** What the task asks **
Print the entire listing. Each line must match the original exactly.

** Dataset section **
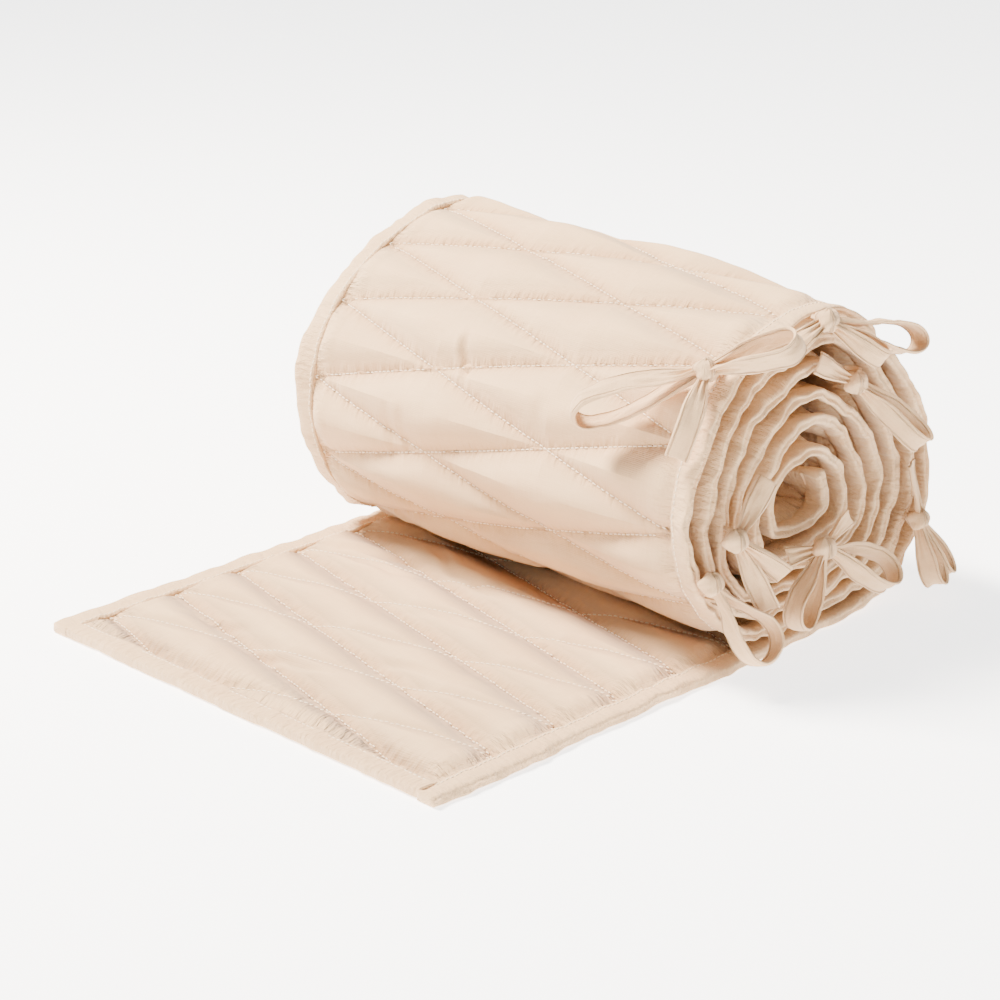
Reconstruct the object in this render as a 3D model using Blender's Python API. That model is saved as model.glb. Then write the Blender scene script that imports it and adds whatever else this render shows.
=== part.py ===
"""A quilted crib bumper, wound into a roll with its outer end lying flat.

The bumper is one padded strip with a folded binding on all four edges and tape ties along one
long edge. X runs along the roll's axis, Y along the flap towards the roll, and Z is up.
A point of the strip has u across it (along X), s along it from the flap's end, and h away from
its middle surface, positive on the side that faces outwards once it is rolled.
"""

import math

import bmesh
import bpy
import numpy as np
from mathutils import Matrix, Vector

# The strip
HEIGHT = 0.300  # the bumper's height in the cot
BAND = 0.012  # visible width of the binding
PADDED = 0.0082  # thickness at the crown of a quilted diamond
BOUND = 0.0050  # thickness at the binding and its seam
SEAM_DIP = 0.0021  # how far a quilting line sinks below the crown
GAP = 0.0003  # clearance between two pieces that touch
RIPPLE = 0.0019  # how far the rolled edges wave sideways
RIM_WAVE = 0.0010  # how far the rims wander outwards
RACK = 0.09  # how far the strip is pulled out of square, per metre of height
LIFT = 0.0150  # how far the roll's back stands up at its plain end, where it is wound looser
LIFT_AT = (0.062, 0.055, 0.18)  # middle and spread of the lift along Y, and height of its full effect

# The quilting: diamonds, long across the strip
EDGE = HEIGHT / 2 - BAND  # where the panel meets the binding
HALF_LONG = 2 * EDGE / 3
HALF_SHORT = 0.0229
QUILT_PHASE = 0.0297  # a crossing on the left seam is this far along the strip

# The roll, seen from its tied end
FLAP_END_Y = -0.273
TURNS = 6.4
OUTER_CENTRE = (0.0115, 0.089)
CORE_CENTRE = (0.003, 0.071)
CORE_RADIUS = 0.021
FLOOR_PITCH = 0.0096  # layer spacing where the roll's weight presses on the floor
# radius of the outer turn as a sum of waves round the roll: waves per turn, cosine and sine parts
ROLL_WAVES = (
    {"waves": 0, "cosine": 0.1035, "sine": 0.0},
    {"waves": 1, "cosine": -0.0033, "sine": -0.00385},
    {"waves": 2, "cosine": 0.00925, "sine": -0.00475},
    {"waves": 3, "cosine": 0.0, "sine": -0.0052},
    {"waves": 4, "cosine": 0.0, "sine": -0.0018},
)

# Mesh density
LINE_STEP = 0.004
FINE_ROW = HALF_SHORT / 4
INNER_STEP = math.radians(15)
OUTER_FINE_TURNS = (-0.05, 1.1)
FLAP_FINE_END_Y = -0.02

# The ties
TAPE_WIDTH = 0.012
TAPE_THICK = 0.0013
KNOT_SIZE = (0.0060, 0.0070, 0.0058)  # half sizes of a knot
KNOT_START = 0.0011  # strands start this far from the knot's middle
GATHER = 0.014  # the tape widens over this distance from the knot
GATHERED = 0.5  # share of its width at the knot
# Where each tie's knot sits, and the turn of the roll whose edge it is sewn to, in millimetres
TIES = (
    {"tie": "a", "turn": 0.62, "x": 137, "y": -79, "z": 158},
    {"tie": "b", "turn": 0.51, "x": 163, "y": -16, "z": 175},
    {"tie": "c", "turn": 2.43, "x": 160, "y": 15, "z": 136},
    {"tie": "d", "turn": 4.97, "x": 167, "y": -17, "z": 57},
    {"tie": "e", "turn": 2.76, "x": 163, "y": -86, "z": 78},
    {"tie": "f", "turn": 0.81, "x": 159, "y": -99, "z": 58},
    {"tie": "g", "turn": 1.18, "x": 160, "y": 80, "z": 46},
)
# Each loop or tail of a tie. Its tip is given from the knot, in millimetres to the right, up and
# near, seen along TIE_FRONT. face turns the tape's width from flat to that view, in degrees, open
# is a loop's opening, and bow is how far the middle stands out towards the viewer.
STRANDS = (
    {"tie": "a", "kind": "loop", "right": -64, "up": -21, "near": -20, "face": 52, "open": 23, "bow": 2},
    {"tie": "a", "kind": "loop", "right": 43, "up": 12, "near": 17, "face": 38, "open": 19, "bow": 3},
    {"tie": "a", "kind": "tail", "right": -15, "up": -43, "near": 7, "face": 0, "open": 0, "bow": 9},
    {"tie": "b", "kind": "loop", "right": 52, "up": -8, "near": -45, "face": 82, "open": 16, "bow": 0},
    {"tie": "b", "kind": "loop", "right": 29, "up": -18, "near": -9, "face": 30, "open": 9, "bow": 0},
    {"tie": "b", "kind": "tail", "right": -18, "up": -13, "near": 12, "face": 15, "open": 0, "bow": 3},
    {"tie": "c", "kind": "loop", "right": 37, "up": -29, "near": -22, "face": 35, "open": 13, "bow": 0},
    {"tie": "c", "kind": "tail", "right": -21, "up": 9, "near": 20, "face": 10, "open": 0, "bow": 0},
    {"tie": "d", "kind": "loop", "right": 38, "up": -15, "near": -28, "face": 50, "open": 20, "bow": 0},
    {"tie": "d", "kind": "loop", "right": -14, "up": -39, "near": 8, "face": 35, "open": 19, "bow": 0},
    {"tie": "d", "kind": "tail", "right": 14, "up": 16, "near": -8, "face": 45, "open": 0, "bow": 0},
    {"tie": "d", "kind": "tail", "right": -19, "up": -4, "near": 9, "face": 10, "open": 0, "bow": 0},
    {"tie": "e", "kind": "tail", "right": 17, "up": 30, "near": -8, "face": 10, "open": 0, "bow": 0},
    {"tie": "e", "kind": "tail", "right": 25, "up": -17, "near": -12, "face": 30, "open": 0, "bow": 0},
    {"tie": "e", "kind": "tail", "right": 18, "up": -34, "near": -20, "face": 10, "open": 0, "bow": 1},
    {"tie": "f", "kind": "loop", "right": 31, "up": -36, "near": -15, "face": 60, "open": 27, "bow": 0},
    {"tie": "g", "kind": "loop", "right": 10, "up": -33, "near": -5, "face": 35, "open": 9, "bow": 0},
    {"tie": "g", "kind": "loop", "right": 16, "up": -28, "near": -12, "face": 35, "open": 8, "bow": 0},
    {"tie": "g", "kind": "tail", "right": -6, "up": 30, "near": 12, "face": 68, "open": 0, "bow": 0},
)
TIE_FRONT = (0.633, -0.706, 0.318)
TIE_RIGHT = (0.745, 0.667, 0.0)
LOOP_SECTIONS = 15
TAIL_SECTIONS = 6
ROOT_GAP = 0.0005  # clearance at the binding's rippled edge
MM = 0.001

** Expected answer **
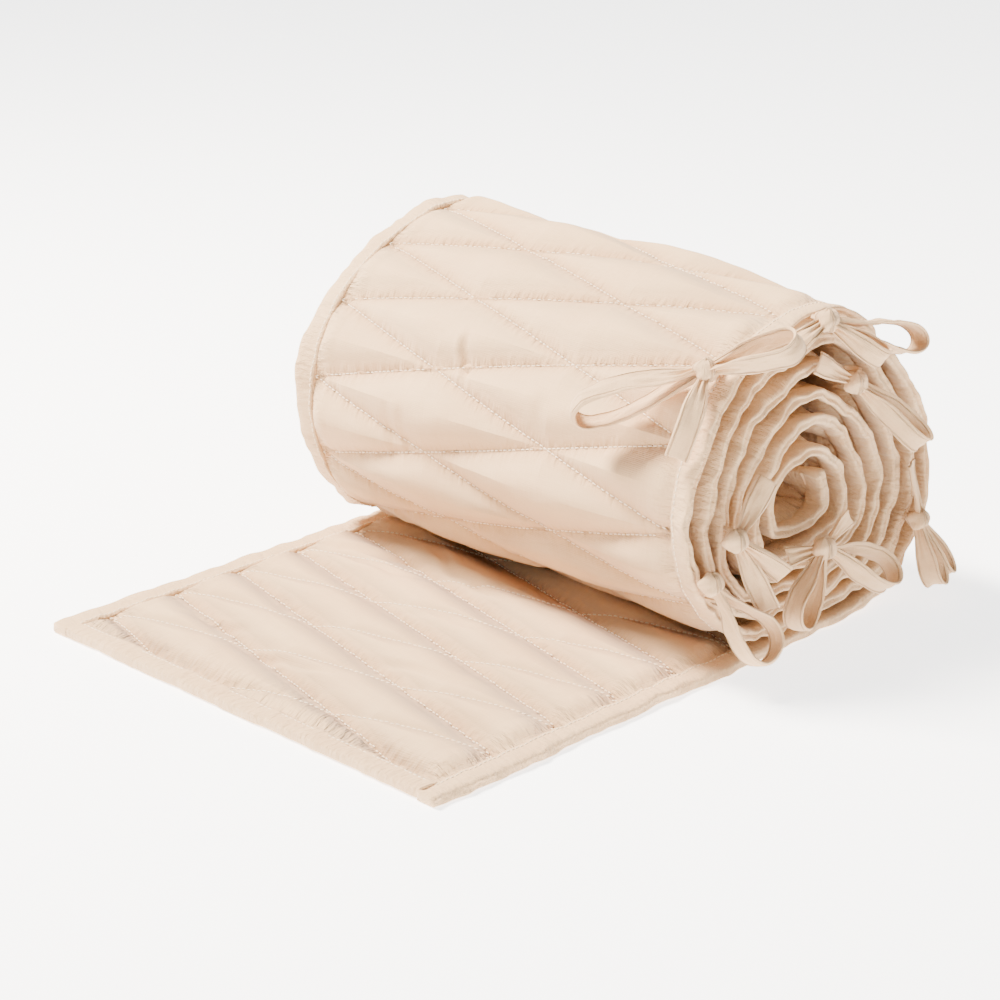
Reconstruct the object in this render as a 3D model using Blender's Python API. That model is saved as model.glb. Then write the Blender scene script that imports it and adds whatever else this render shows.
=== part.py ===
"""A quilted crib bumper, wound into a roll with its outer end lying flat.

The bumper is one padded strip with a folded binding on all four edges and tape ties along one
long edge. X runs along the roll's axis, Y along the flap towards the roll, and Z is up.
A point of the strip has u across it (along X), s along it from the flap's end, and h away from
its middle surface, positive on the side that faces outwards once it is rolled.
"""

import math

import bmesh
import bpy
import numpy as np
from mathutils import Matrix, Vector

# The strip
HEIGHT = 0.300  # the bumper's height in the cot
BAND = 0.012  # visible width of the binding
PADDED = 0.0082  # thickness at the crown of a quilted diamond
BOUND = 0.0050  # thickness at the binding and its seam
SEAM_DIP = 0.0021  # how far a quilting line sinks below the crown
GAP = 0.0003  # clearance between two pieces that touch
RIPPLE = 0.0019  # how far the rolled edges wave sideways
RIM_WAVE = 0.0010  # how far the rims wander outwards
RACK = 0.09  # how far the strip is pulled out of square, per metre of height
LIFT = 0.0150  # how far the roll's back stands up at its plain end, where it is wound looser
LIFT_AT = (0.062, 0.055, 0.18)  # middle and spread of the lift along Y, and height of its full effect

# The quilting: diamonds, long across the strip
EDGE = HEIGHT / 2 - BAND  # where the panel meets the binding
HALF_LONG = 2 * EDGE / 3
HALF_SHORT = 0.0229
QUILT_PHASE = 0.0297  # a crossing on the left seam is this far along the strip

# The roll, seen from its tied end
FLAP_END_Y = -0.273
TURNS = 6.4
OUTER_CENTRE = (0.0115, 0.089)
CORE_CENTRE = (0.003, 0.071)
CORE_RADIUS = 0.021
FLOOR_PITCH = 0.0096  # layer spacing where the roll's weight presses on the floor
# radius of the outer turn as a sum of waves round the roll: waves per turn, cosine and sine parts
ROLL_WAVES = (
    {"waves": 0, "cosine": 0.1035, "sine": 0.0},
    {"waves": 1, "cosine": -0.0033, "sine": -0.00385},
    {"waves": 2, "cosine": 0.00925, "sine": -0.00475},
    {"waves": 3, "cosine": 0.0, "sine": -0.0052},
    {"waves": 4, "cosine": 0.0, "sine": -0.0018},
)

# Mesh density
LINE_STEP = 0.004
FINE_ROW = HALF_SHORT / 4
INNER_STEP = math.radians(15)
OUTER_FINE_TURNS = (-0.05, 1.1)
FLAP_FINE_END_Y = -0.02

# The ties
TAPE_WIDTH = 0.012
TAPE_THICK = 0.0013
KNOT_SIZE = (0.0060, 0.0070, 0.0058)  # half sizes of a knot
KNOT_START = 0.0011  # strands start this far from the knot's middle
GATHER = 0.014  # the tape widens over this distance from the knot
GATHERED = 0.5  # share of its width at the knot
# Where each tie's knot sits, and the turn of the roll whose edge it is sewn to, in millimetres
TIES = (
    {"tie": "a", "turn": 0.62, "x": 137, "y": -79, "z": 158},
    {"tie": "b", "turn": 0.51, "x": 163, "y": -16, "z": 175},
    {"tie": "c", "turn": 2.43, "x": 160, "y": 15, "z": 136},
    {"tie": "d", "turn": 4.97, "x": 167, "y": -17, "z": 57},
    {"tie": "e", "turn": 2.76, "x": 163, "y": -86, "z": 78},
    {"tie": "f", "turn": 0.81, "x": 159, "y": -99, "z": 58},
    {"tie": "g", "turn": 1.18, "x": 160, "y": 80, "z": 46},
)
# Each loop or tail of a tie. Its tip is given from the knot, in millimetres to the right, up and
# near, seen along TIE_FRONT. face turns the tape's width from flat to that view, in degrees, open
# is a loop's opening, and bow is how far the middle stands out towards the viewer.
STRANDS = (
    {"tie": "a", "kind": "loop", "right": -64, "up": -21, "near": -20, "face": 52, "open": 23, "bow": 2},
    {"tie": "a", "kind": "loop", "right": 43, "up": 12, "near": 17, "face": 38, "open": 19, "bow": 3},
    {"tie": "a", "kind": "tail", "right": -15, "up": -43, "near": 7, "face": 0, "open": 0, "bow": 9},
    {"tie": "b", "kind": "loop", "right": 52, "up": -8, "near": -45, "face": 82, "open": 16, "bow": 0},
    {"tie": "b", "kind": "loop", "right": 29, "up": -18, "near": -9, "face": 30, "open": 9, "bow": 0},
    {"tie": "b", "kind": "tail", "right": -18, "up": -13, "near": 12, "face": 15, "open": 0, "bow": 3},
    {"tie": "c", "kind": "loop", "right": 37, "up": -29, "near": -22, "face": 35, "open": 13, "bow": 0},
    {"tie": "c", "kind": "tail", "right": -21, "up": 9, "near": 20, "face": 10, "open": 0, "bow": 0},
    {"tie": "d", "kind": "loop", "right": 38, "up": -15, "near": -28, "face": 50, "open": 20, "bow": 0},
    {"tie": "d", "kind": "loop", "right": -14, "up": -39, "near": 8, "face": 35, "open": 19, "bow": 0},
    {"tie": "d", "kind": "tail", "right": 14, "up": 16, "near": -8, "face": 45, "open": 0, "bow": 0},
    {"tie": "d", "kind": "tail", "right": -19, "up": -4, "near": 9, "face": 10, "open": 0, "bow": 0},
    {"tie": "e", "kind": "tail", "right": 17, "up": 30, "near": -8, "face": 10, "open": 0, "bow": 0},
    {"tie": "e", "kind": "tail", "right": 25, "up": -17, "near": -12, "face": 30, "open": 0, "bow": 0},
    {"tie": "e", "kind": "tail", "right": 18, "up": -34, "near": -20, "face": 10, "open": 0, "bow": 1},
    {"tie": "f", "kind": "loop", "right": 31, "up": -36, "near": -15, "face": 60, "open": 27, "bow": 0},
    {"tie": "g", "kind": "loop", "right": 10, "up": -33, "near": -5, "face": 35, "open": 9, "bow": 0},
    {"tie": "g", "kind": "loop", "right": 16, "up": -28, "near": -12, "face": 35, "open": 8, "bow": 0},
    {"tie": "g", "kind": "tail", "right": -6, "up": 30, "near": 12, "face": 68, "open": 0, "bow": 0},
)
TIE_FRONT = (0.633, -0.706, 0.318)
TIE_RIGHT = (0.745, 0.667, 0.0)
LOOP_SECTIONS = 15
TAIL_SECTIONS = 6
ROOT_GAP = 0.0005  # clearance at the binding's rippled edge
MM = 0.001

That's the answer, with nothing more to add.